The Q2 earnings season has begun strongly, with early results from 12.4% of S&P 500 members showing a 9.3% earnings growth and 5.8% revenue increase, significantly exceeding historical beat rates. This week marks a broadening of reporting beyond the Finance sector to include key companies like Alphabet and Tesla, with the overall S&P 500 projected for a 6% earnings rise and the 'Mag 7' group for an 11.7% increase. Favorable management commentary and the stabilization of forward earnings estimates for 2025 and 2026 suggest a positive, firming outlook despite specific company challenges.

Analysis

The Q2 earnings season has started on a robust footing, with the initial 12.4% of S&P 500 companies reporting aggregate earnings growth of +9.3% on revenue growth of +5.8%. Notably, 82.3% of these firms have surpassed both EPS and revenue estimates—a rate significantly above historical averages for this cohort, suggesting fundamental strength beyond merely clearing a low bar set by analysts post-tariff announcements.

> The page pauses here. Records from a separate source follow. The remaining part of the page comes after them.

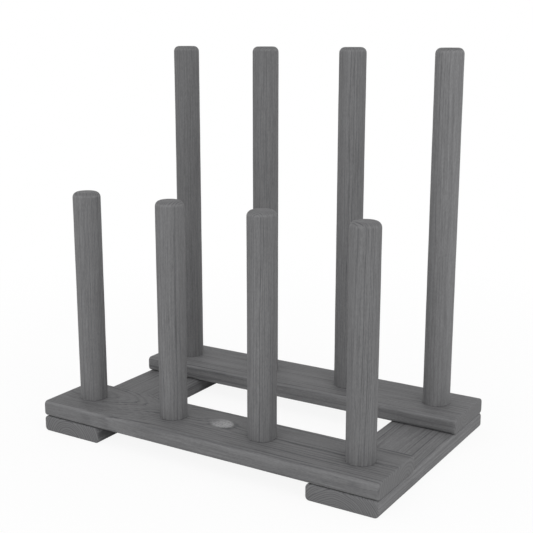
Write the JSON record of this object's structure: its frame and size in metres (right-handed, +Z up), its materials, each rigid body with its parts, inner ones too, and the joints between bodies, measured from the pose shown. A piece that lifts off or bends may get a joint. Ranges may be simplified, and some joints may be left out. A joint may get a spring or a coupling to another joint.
{
  "type": "boot rack",
  "caption": "Free-standing wooden boot rack: boards form a low frame that carries a front row of short round posts and a back row of tall ones, for boots to hang on upside down.",
  "frame": {"origin": "middle of the footprint on the floor, at the underside of the sleepers", "axes": "+X along the rails to the right, +Y to the back (the short posts face -Y), +Z up"},
  "size_m": [0.5, 0.324, 0.509],
  "materials": {
    "grey_stained_softwood": "brushed softwood with a matt dark grey stain",
    "zinc_plated_steel": "bright zinc plate"
  },
  "bodies": {
    "root": {"left_sleeper": "grey_stained_softwood", "right_sleeper": "grey_stained_softwood", "front_rail": "grey_stained_softwood", "back_rail": "grey_stained_softwood", "front_post_1": "grey_stained_softwood", "front_post_2": "grey_stained_softwood", "front_post_3": "grey_stained_softwood", "front_post_4": "grey_stained_softwood", "back_post_1": "grey_stained_softwood", "back_post_2": "grey_stained_softwood", "back_post_3": "grey_stained_softwood", "back_post_4": "grey_stained_softwood", "front_post_screw_1": "zinc_plated_steel", "front_post_screw_2": "zinc_plated_steel", "front_post_screw_3": "zinc_plated_steel", "front_post_screw_4": "zinc_plated_steel", "back_post_screw_1": "zinc_plated_steel", "back_post_screw_2": "zinc_plated_steel", "back_post_screw_3": "zinc_plated_steel", "back_post_screw_4": "zinc_plated_steel", "left_front_joint_screws": "zinc_plated_steel", "left_back_joint_screws": "zinc_plated_steel", "right_front_joint_screws": "zinc_plated_steel", "right_back_joint_screws": "zinc_plated_steel"}
  },
  "joints": []
}
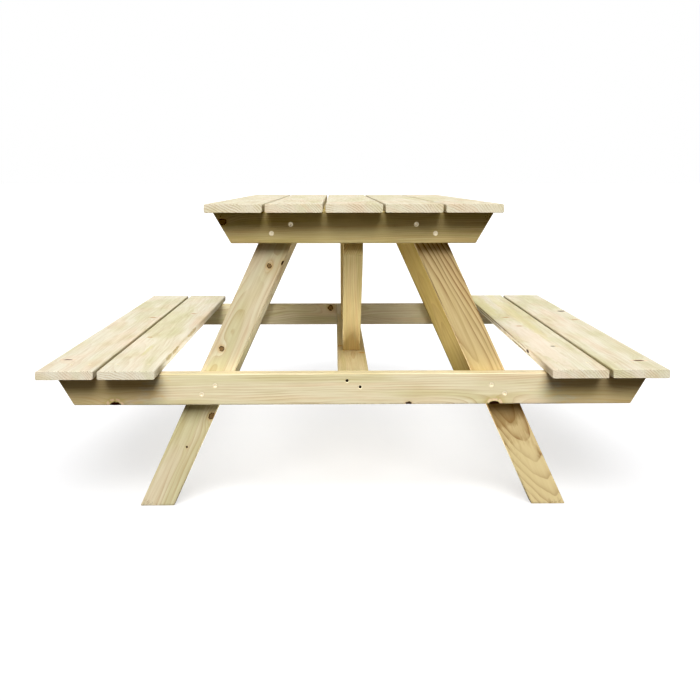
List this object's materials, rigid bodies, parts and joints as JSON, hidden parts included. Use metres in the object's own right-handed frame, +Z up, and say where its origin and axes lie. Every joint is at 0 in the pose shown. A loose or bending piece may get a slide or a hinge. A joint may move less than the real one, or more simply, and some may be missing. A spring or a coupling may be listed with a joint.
{
  "type": "picnic table",
  "caption": "Wooden picnic table with two attached bench seats on splayed, braced end frames.",
  "frame": {"origin": "on the ground under the middle of the table", "axes": "+X across the table towards the right-hand seat, +Y along the boards towards the back end, +Z up"},
  "size_m": [1.5, 1.5, 0.748],
  "materials": {
    "boards": "planed pale softwood",
    "frame_timber": "planed pale softwood",
    "bright_screws": "bright zinc plated",
    "dark_screws": "black phosphate"
  },
  "bodies": {
    "root": {"top_board_1": "boards", "top_board_2": "boards", "top_board_3": "boards", "top_board_4": "boards", "top_board_5": "boards", "left_seat_board_inner": "boards", "left_seat_board_outer": "boards", "right_seat_board_inner": "boards", "right_seat_board_outer": "boards", "top_bearer_front": "frame_timber", "top_bearer_back": "frame_timber", "seat_bearer_front": "frame_timber", "seat_bearer_back": "frame_timber", "leg_front_left": "frame_timber", "leg_front_right": "frame_timber", "leg_back_left": "frame_timber", "leg_back_right": "frame_timber", "stretcher": "frame_timber", "brace_front": "frame_timber", "brace_back": "frame_timber", "middle_batten": "frame_timber", "top_leg_screws": "bright_screws", "seat_leg_screws": "bright_screws", "top_board_screws": "bright_screws", "seat_board_screws": "bright_screws", "batten_screws": "bright_screws", "brace_head_screws": "bright_screws", "brace_foot_screws": "bright_screws", "stretcher_screws": "dark_screws"}
  },
  "joints": []
}
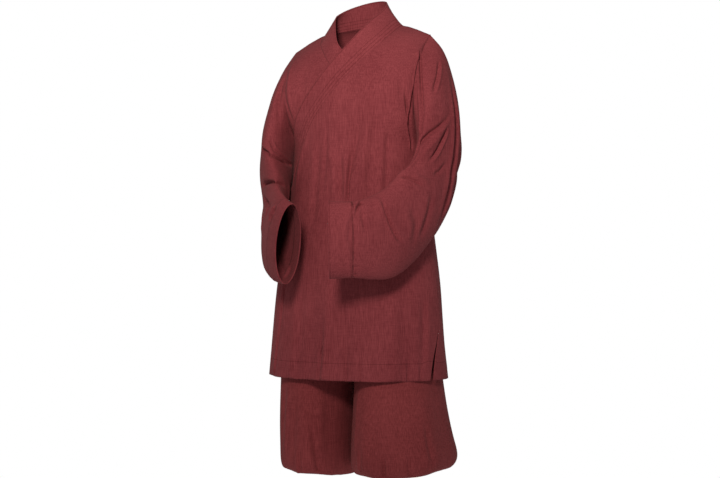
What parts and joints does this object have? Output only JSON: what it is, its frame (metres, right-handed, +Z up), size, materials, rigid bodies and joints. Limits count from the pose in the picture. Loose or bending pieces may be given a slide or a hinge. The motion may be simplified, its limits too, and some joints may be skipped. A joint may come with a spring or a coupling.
{
  "type": "monk uniform",
  "caption": "Monk's uniform of a crossed-over wide-sleeved jacket and full gathered trousers, in its worn hollow form with the forearms brought forward.",
  "frame": {"origin": "midway between the shoulders at the base of the neck, where the wearer carries the uniform", "axes": "+Z up, -Y out of the wearer's chest, +X to the wearer's left"},
  "size_m": [0.537, 0.4773, 1.1872],
  "materials": {
    "jacket": "matt maroon cloth with a fine slubbed weave",
    "band": "the same cloth doubled and stitched",
    "trousers": "matt maroon cloth with a fine slubbed weave"
  },
  "bodies": {
    "root": {"jacket_front_left": "jacket", "jacket_front_right": "jacket", "jacket_back": "jacket", "sleeve_left": "jacket", "sleeve_right": "jacket", "sleeve_cuff_left": "band", "sleeve_cuff_right": "band", "collar_band": "band", "waistband": "band", "trouser_leg_left": "trousers", "trouser_leg_right": "trousers", "trouser_cuff_left": "band", "trouser_cuff_right": "band"}
  },
  "joints": []
}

This positive momentum is further supported by favorable management commentary, which is helping to solidify earnings expectations for subsequent quarters. As the reporting schedule broadens this week to include bellwethers like Alphabet and Tesla, the market anticipates a continuation of this trend, with the S&P 500 as a whole projected for +6% earnings growth and the 'Mag 7' group for +11.7%. However, company-specific narratives present a stark divergence. Alphabet is expected to post strong growth with a +13.2% rise in EPS, yet its stock has lagged the S&P 500 by over 9% year-to-date due to concerns over its search franchise's long-term viability in an AI-dominated landscape, potentially overshadowing its discounted valuation and the strength of its Cloud, YouTube, and Waymo segments. Conversely, Tesla faces significant headwinds, with earnings and revenue expected to decline by -23.1% and -11.9% respectively, reflecting operational challenges and margin pressures that have driven its stock down -18.4% this year.